Calvin Johnson - Georgia Tech

Football By Matt Fortuna, The Athletic

2018 College Football Hall of Fame Profile: Calvin Johnson

6016Calvin Johnson
Georgia Tech
Wide Receiver, 2004-06
  • Two-time First Team All-American, earning unanimous honors and claiming the Biletnikoff Award in 2006.
  • Became the first three-time First Team All-ACC selection in Georgia Tech history.
  • Remains Yellow Jackets' all-time career leader in receiving yards (2,927) and touchdown receptions (28).
  • Played for coach Chan Gailey.
  • Becomes the 14th Yellow Jacket player to enter the Hall.

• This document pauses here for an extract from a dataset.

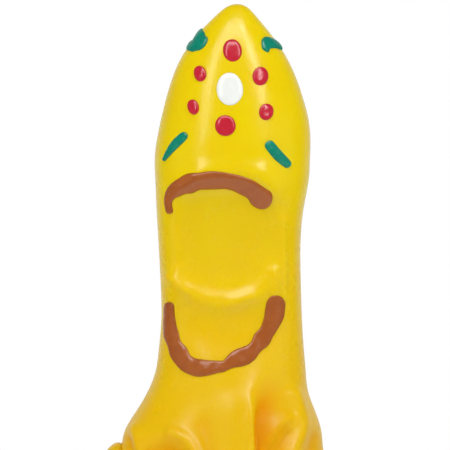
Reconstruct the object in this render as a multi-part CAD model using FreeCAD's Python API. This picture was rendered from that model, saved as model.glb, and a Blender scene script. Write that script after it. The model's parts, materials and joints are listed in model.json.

It is hard for Chan Gailey to pick just one favorite memory of Calvin Johnson, but the former Georgia Tech coach gives it a try anyway.
 
The first one comes from 2004, when Johnson caught two touchdown passes in the final three minutes to help the Yellow Jackets escape Clemson with a victory. Johnson caught eight passes for 127 yards and three touchdowns that night, just another day at the office. The second eternal memory comes later that season, when the man who would go on to become known as "Megatron" turned into "Spiderman," making an incredible one-handed grab behind his body in a 10-point win.
         
"That was amazing," Gailey said. "It was just day after day, catch after catch that you go: 'Wow, did I just see that?'"
 
His acrobatic plays permeated his days at Georgia Tech and later in Detroit, where Johnson proved the Lions right as their No. 2 pick in the 2007 NFL draft. He now enters the College Football Hall of Fame, seeds that were planted for the 6-foot-5, 238-pound receiver as a high school up-and-comer just south of Atlanta in Tyrone, Georgia. The Yellow Jackets eyed the five-star prospect from the get-go, with Gailey crediting a staff-wide effort in landing him.
 
"Everybody worked very hard on him, and he just saw the value of the combination of academics and athletics and the closeness to home, and his parents wanted to be there a lot," Gailey said. "The first day of recruiting, the first day you could go on the road, we took seven coaches — which was all you could take then — and went to his house and said: 'Hey, you see where we are. We think you'd be the right fit.' So it worked out."
 
Gailey loved Johnson's no-nonsense approach to the recruiting hoopla, and the coach never wondered if the ballyhooed prepster would have second thoughts after verbally committing to take this talents to Atlanta. That mental makeup, along with a strong upbringing from parents Dr. Arica Johnson and Calvin Johnson Sr., made Johnson more of a "sure thing" than other highly-recruited prospects who have flamed out.
 
"You saw the potential," Gailey said. "You don't ever know, but you saw the potential. But when you went in the home and you saw how he was raised, you thought he was going to be one of those that had the intangibles to be the guy.
 
"You can go into some homes and it's a 50-50 chance, you can go into some homes, it's a 30-70 (chance) and you go into some homes and it's an 80-20 (chance). And he was at least an 80-20, maybe a 90-10. He had the right makeup and the intangibles to take his talent to the next level to be that kind of guy."
 
On the field, Johnson became a two-time All-American and won both the Biletnikoff Award and the Paul Warfield Trophy, which are given to the nation's top receiver. He remains Georgia Tech's all-time leading receiver and the only three-time All-ACC player in school history.
 
Off the field, Johnson started the Calvin Johnson Jr. Foundation. Based in Atlanta, the foundation has awarded college scholarships to prep students in Atlanta and Detroit since 2008, and Johnson plays an active role in reviewing applications and making final decision about grants. Retired from the NFL in 2016, he currently works as athlete consultant and a private coach.
 
"You never know how football is going to work out," Johnson told ESPN.com in 2016. "So that's why I went to Georgia Tech. You get that degree and you can work wherever, you know."

Johnson will be honored this Saturday, Nov. 10, with an NFF Hall of Fame On-Campus Salute, presented by Fidelity Investments, during Georgia Tech's game against Miami (Fla.). He will officially be inducted into the College Football Hall of Fame during the 61st NFF Annual Awards Dinner on Dec. 4 in New York City.